Some Buyers are in the position of moving into their new home at their leisure. Typically these Buyers are moving from a residence that they either rent, are part of a relocation package, have made the purchase of the property with cash, or are buying a second home. These buyer’s may have sufficient time to make any home improvements prior to moving in.
The majority of buyer’s will need to sell their property and use the funds from the sale to close on the new home. This chain of sales may impact both the buyer and the seller and timing of the closing needs to be coordinated with the attorney’s. Ideally the closings will be held on the same day. However, from time to time the closing may not coincide and other arrangements will be needed to accommodate both the buyer and seller.

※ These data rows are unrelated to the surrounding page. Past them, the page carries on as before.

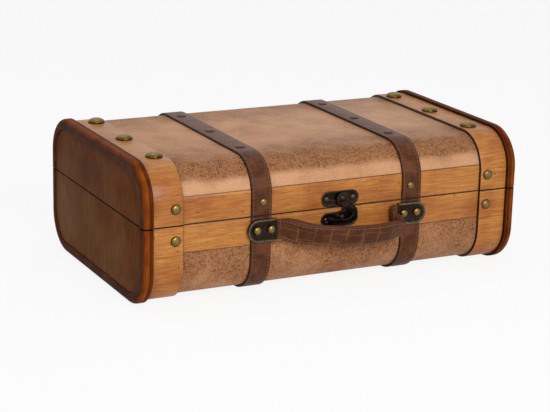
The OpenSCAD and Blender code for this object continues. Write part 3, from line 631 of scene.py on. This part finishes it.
def reptile_leather(name, middle, half_width, long_scale, cross_scale, ground_stops,
                    crease_tone, edge_shade_tone):
    """Brown leather pressed with rows of uneven scales of the given length and width, pebbled
    at 1.3 mm and blotched at 11 mm. A stitch every 3.2 mm follows both edges, and middle and
    half width say where those lie on the UV map."""
    made = blank_material(name)
    uv = node(made, "UVMap", uv_map="unrolled")
    wobble = node(made, "TexNoise", {"Vector": uv, "Scale": 110.0, "Detail": 3.0})
    warped = node(made, "Mix", {0: 0.005, 4: uv, 5: wobble.outputs["Color"]}, data_type="VECTOR")
    rows = node(made, "Mapping", {
        "Vector": warped, "Scale": (1 / cross_scale, 1 / long_scale, 1),
        "Location": (0.5 - (middle + 1.5 * mm) / cross_scale, 0, 0)})
    scales = node(made, "TexBrick", {
        "Vector": rows, "Scale": 1.0, "Brick Width": 1.0, "Row Height": 1.0, "Mortar Size": 0.045,
        "Mortar Smooth": 0.8, "Color1": "#c8c8c8", "Color2": "#ffffff"}, offset=0.18)
    pebble = node(made, "TexNoise", {"Vector": uv, "Scale": 800.0, "Detail": 4.0})
    blotch = node(made, "TexNoise", {"Vector": uv, "Scale": 90.0, "Detail": 5.0})
    ground = node(made, "ValToRGB", {"Fac": blotch}, stops=ground_stops)
    varied = node(made, "Mix", {
        0: 0.5, 6: ground, 7: scales.outputs["Color"]}, data_type="RGBA", blend_type="MULTIPLY")
    fades = node(made, "MapRange", {
        "Value": blotch, "From Min": 0.35, "From Max": 0.6, "To Min": 0.35})
    creased = node(made, "Math", {0: scales.outputs["Fac"], 1: fades}, operation="MULTIPLY")
    grained = node(made, "Mix", {0: creased, 6: varied, 7: crease_tone}, data_type="RGBA")
    axes = node(made, "SeparateXYZ", {0: uv})
    off = node(made, "Math", {0: axes.outputs["X"], 1: middle}, operation="SUBTRACT")
    out = node(made, "Math", {0: off}, operation="ABSOLUTE")
    groove = line_at(made, out, half_width - STITCH_IN, 0.2 * mm, 0.4 * mm)
    pitch = node(made, "Math", {0: axes.outputs["Y"], 1: 1 / (3.2 * mm)}, operation="MULTIPLY")
    beat = node(made, "Math", {0: pitch}, operation="FRACT")
    stitch = node(made, "MapRange", {
        "Value": beat, "From Min": 0.55, "From Max": 0.7, "To Min": 0.7, "To Max": 0.0})
    thread = node(made, "Math", {0: groove, 1: stitch}, operation="MULTIPLY")
    sewn = node(made, "Mix", {0: thread, 6: grained, 7: "#7d5232"}, data_type="RGBA")
    # Both edges fade to a dark tone: painted shade on the sides and folds that turn away from the
    # light.
    edge_shade = node(made, "MapRange", {
        "Value": out, "From Min": half_width - 0.9 * mm, "From Max": half_width - 0.2 * mm,
        "To Max": 0.9})
    edged = node(made, "Mix", {0: edge_shade, 6: sewn, 7: edge_shade_tone}, data_type="RGBA")
    sunk = node(made, "Math", {0: scales.outputs["Fac"], 1: groove}, operation="MAXIMUM")
    relief = node(made, "Math", {0: 1.0, 1: sunk}, operation="SUBTRACT")
    pressed = node(made, "Bump", {"Height": relief, "Strength": 0.6, "Distance": 0.3 * mm})
    pored = node(made, "Bump", {
        "Height": pebble, "Strength": 0.35, "Distance": 0.2 * mm, "Normal": pressed})
    face = node(made, "BsdfPrincipled", {
        "Base Color": edged, "Roughness": 0.42, "Specular IOR Level": 0.15, "Normal": pored})
    node(made, "OutputMaterial", {"Surface": face})
    return made


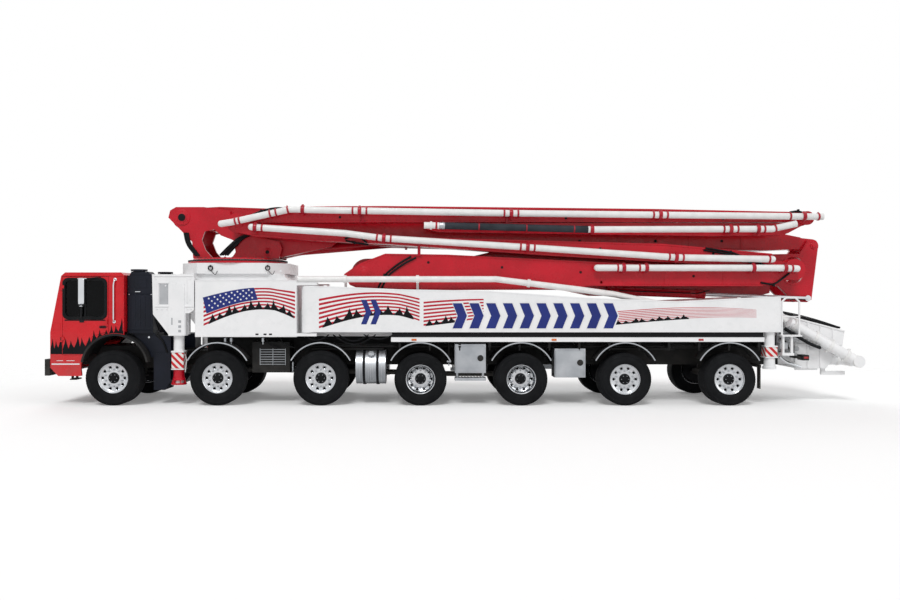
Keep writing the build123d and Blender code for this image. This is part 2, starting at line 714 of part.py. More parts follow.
def make_arch_flares():
    """Black flares around the front wheels, the arch liners and the inner shields."""
    with BuildPart() as body:
        for side in (LEFT, RIGHT):
            eye((ARCH_X, ARCH_Z), ARCH_RADIUS, across(side, SHIELD_Y, TYRE_FACE - 5))
        for side in (LEFT, RIGHT):
            span = across(side, SHIELD_Y - 1, TYRE_FACE)
            eye((ARCH_X, ARCH_Z), ARCH_RADIUS - FLARE_DEPTH, span, Mode.SUBTRACT)
            block((-7700, -6000), span, (0, 872), Mode.SUBTRACT)
            # The liner stops higher than the flare, clear of the steered tyre
            block((-7700, -6000), across(side, SHIELD_Y - 1, 1010), (0, LINER_LOW), Mode.SUBTRACT)
        for side in (LEFT, RIGHT):
            block((-7480, -6200), across(side, SHIELD_Y, SHIELD_Y + 12), (700, LINER_LOW + 160))
            for x in (-7400.0, -6300.0):
                block((x - 25, x + 25), across(side, RAIL_OUTER + SEAT, SHIELD_Y + 1), (900, 940))
    return body.part


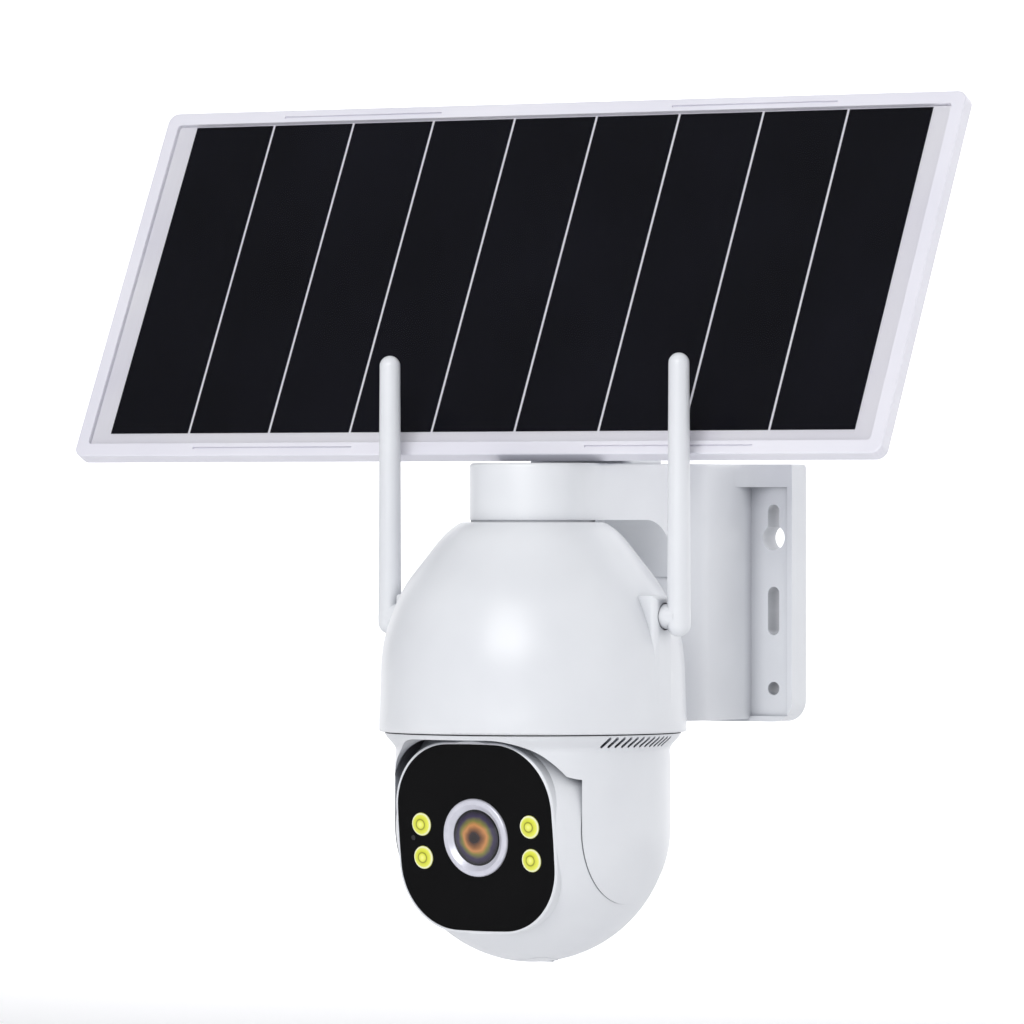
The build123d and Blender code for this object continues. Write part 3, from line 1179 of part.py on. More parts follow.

What ever arrangement is finally agreed to it is highly recommended to be in writing. The attorneys for both the seller and buyer should have experience in these matters and be relied upon to create the agreement(s). In most transactions the seller will be the party who may need additional time to move. There are options, such as a rent back arrangement, where the buyer will delay moving for an agreed period of time. The seller will probably be required to leave funds in escrow, and pay the mortgage interest (or another agreed upon funds) while continuing to occupy the property.
Most attorneys will recommend that the seller does not allow the buyer to move themselves or possessions into the home prior to closing. Most believe that this type of arrangement suggests risk or other potential complications that is not in the best interests of the seller.